### Exercise description
Return all lines that include the string "Identity".

### Supplied records

◆ ◆ ◆ ◆ ◆

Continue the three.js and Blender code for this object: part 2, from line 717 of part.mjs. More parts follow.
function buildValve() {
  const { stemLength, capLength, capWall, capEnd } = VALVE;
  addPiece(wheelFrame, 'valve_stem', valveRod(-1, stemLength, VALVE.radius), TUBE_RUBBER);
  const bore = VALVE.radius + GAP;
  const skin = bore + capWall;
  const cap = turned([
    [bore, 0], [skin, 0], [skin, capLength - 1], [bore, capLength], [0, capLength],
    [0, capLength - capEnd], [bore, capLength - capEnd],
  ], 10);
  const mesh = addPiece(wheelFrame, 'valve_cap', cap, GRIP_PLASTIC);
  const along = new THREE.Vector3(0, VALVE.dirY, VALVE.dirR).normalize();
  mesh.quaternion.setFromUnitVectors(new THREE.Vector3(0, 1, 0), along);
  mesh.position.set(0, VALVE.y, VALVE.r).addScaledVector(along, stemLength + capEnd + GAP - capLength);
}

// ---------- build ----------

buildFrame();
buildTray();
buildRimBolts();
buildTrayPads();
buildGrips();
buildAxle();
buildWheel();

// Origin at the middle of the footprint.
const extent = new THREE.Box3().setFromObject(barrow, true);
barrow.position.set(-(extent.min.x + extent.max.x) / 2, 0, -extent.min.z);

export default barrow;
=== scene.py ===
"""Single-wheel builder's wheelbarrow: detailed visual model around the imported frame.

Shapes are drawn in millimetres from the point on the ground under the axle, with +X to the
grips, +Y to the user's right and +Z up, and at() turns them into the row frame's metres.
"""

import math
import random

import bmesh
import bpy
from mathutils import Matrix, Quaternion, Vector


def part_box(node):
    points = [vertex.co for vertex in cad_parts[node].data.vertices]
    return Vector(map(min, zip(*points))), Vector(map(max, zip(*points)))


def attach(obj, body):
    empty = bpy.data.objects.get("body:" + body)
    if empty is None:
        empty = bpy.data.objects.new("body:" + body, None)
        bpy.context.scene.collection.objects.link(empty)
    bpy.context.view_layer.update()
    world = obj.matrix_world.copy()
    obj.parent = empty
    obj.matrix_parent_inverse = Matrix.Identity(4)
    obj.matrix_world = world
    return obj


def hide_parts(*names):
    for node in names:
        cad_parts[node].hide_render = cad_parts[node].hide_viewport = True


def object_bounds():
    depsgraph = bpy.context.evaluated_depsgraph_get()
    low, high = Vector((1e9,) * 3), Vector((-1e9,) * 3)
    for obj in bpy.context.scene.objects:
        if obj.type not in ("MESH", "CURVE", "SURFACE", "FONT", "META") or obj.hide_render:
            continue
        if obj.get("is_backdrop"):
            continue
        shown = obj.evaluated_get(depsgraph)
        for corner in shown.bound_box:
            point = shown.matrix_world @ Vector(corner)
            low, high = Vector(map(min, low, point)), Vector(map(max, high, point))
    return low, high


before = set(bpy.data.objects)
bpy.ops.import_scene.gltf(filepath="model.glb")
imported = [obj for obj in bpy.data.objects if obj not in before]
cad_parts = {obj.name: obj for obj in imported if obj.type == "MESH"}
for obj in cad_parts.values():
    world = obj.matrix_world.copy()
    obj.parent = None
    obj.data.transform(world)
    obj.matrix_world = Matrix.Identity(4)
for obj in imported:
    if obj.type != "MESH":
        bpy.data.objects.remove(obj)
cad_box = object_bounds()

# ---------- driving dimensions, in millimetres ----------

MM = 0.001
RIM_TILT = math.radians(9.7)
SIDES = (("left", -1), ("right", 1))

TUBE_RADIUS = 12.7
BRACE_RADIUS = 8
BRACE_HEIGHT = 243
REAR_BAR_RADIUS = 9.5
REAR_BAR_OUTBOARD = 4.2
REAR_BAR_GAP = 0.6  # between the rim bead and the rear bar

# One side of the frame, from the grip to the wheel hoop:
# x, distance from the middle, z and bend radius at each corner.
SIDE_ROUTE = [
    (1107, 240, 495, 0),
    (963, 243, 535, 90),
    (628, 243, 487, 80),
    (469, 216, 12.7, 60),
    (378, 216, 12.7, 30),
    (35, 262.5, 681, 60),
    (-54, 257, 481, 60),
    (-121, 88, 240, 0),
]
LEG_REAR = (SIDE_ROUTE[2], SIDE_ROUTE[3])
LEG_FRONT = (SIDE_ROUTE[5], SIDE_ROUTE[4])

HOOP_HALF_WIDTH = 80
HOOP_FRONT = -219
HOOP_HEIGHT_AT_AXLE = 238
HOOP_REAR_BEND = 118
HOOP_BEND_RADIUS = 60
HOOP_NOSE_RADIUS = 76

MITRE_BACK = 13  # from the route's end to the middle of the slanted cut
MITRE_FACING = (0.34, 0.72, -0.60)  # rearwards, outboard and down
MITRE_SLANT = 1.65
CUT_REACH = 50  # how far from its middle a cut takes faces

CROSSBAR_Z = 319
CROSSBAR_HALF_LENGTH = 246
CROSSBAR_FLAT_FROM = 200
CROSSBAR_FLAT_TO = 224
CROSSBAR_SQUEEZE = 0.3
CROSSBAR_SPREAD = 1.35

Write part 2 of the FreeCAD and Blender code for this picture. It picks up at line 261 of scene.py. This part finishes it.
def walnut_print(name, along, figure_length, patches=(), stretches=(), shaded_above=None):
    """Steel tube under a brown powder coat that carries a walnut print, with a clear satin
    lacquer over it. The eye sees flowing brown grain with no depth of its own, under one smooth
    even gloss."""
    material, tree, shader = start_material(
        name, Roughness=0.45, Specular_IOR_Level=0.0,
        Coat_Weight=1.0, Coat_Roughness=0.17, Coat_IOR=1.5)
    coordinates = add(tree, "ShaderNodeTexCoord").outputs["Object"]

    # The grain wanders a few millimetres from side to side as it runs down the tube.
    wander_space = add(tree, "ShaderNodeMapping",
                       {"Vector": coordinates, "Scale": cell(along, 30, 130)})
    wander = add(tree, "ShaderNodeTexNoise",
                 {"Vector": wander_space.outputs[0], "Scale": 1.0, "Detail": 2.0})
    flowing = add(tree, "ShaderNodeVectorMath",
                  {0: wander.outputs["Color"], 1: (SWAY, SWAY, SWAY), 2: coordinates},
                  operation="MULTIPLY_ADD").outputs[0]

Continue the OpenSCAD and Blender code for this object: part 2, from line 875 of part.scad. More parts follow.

◆ ◆ ◆ ◆ ◆

### Exercise result
    obj.matrix_parent_inverse = Matrix.Identity(4)
    obj.matrix_world = Matrix.Identity(4)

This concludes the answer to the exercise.